History to be explained at the Maintenance Shop Saturday

Kris Fettkether

If it is accomplishments that men are judged by, surely Paul Robeson should be remembered well. He was an All-American football player at Rutgers University in New Jersey.

After graduation, he attended Columbia Law School. To pay his way through school, he played pro-football on the weekends. He was a singer, a Broadway and film star and a politician. Robeson, an accomplished linguist, eventually mastered more than 20 languages.

So, why is Paul Robeson not remembered in history classes and text books? Why are there no streets or buildings named for him? In a country where heroes are a dime a dozen, where has the memory of Paul Robeson gone?

“He was blackballed,” actor Warren C. Bowles said. “In his search for equality for blacks and his concern for labor, the McCarthy Committee got him and he was labeled a Communist.”

Bowles will bring the life experiences of Robeson to the Maintenance Shop stage this Saturday when The Mixed Blood Theatre Company presents Paul Robeson, a play.

“Paul Robeson was such a giant of a man, in stature and in accomplishment,” Bowles said of his character. “It’s somewhat intimidating.”
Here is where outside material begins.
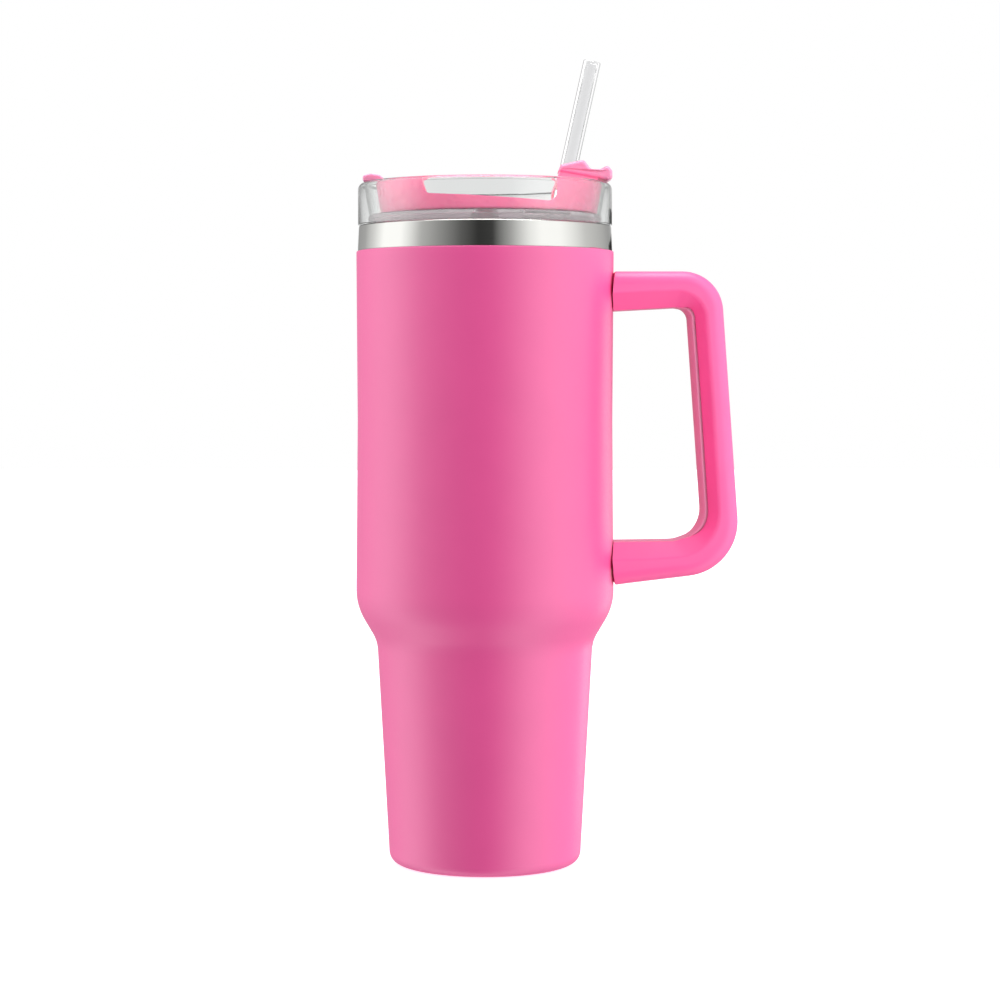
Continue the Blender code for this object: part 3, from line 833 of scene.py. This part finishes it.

Intimidating and inspiring. Admitted to the New York Bar in 1923, Robeson was dissatisfied with the prejudice he encountered in his law firm and quit. Unemployed, he appeared in a play at the Harlem YMCA and caught the attention of Eugene O’Neill who cast him in All God’s Chillun Got Wings. Later, he was offered a role in the London production of Showboat.

Robeson’s many tours and travels took him to Russia which proved to be a turning point in his political philosophy. He did not encounter the prejudice he felt in America, and he remained a close friend of the Russian people for the rest of his life.

But during the Communist witch hunt of the 1950s, Robeson saw his constitutional rights abused when the State Department illegally refused to reissue his passport. He was blacklisted from the mass media; concert halls were made unavailable to him. His name was taken off the All-American list.

“He was written out of history,” Bowles said.

The Mixed Blood Theatre Company, based in Minneapolis, has seen to it that Paul Robeson finds his way back into the books. The 20-year-old company keeps alive the talent, strength, independence and humor of this great African America.

Long known for its policy of colorblind casting, Mixed Blood in 1984 became the nation’s leading employers of minority professional actors.

“We were founded in 1976 as a multi-raced performing company,” Bowles said. “We’re dedicated to the spirit of Dr. King’s dream. At one point, we provided the most work-weeks for minority actors in the country.”

Bowles said he hopes the audience comes away from this performance with a bit of Dr. Martin Luther King’s dream too: a better understanding of a black man known as Paul Robeson.

“A respect for the man, a knowledge of the man, and a sense things can be accomplished in this country no matter what your beginnings,” Bowles said of what he tries to convey to the audience. “Achievement is a possibility.”